Despite the book’s title, Austerlitz is not its subject. Indeed, aside from his background and interests, he remains something of an enigma to the reader, as perhaps he remains an enigma to himself, his life up to now having been defined by what he had lost. No, Sebald’s true subject is memory itself, or our remarkable ability to suppress it when self-preservation demands. He endows the book with a haunting quality, partly the product of prose the literary critic James Wood describes as having an “agitated density.” I believe that agitation comes from Austerlitz’ anxiety about memory, about how easily it is lost or scattered. “I think how little we can hold in mind,” he says at one point, “how everything is constantly lapsing into oblivion with every extinguished life, how the world is, as it were, draining itself, in that the history of countless places and objects which themselves have no power of memory is never heard, never described or passed on.” To counteract this “draining,” Austerlitz becomes a relentless chronicler, interested not only in his life but the history of the great buildings of Europe (he studies architecture) – its forts, train stations and libraries. Fittingly, he also takes to photography, and one of Sebald’s effective devices involves including, throughout the novel, haunting photographs of people and places referenced in the narrative. (The cover image is one example. Is that the young Austerlitz, dressed in Czech finery, staring out at us?)
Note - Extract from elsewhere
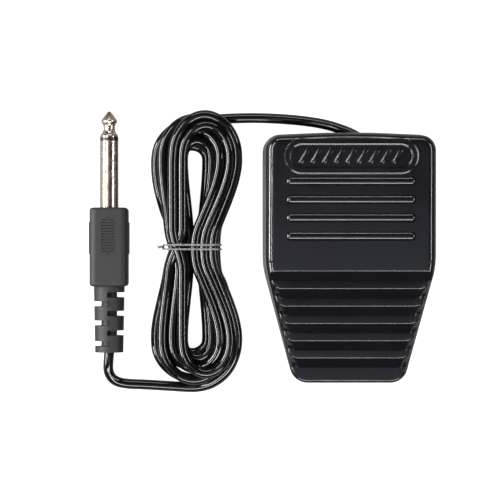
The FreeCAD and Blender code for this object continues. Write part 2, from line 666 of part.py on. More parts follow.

I began this review by quoting Tennyson, but just as pertinent are those oft-quoted lines from Faulkner: “The past is never dead. It’s not even past.” Austerlitz, at one point, says something very similar, as how can he not? “And might it not be […] that we also have appointments to keep in the past, in what has gone before and is for the most part extinguished, and must go there in search of places and people who have some connection with us on the far side of time, so to speak?” Denied his past, Austerlitz spends his present reconstructing it, sensing, on some level, that no genuine life can be lived without this foundation. Sebald’s triumph, on every page, is to make us identify with this ghost of a man and weep alongside him.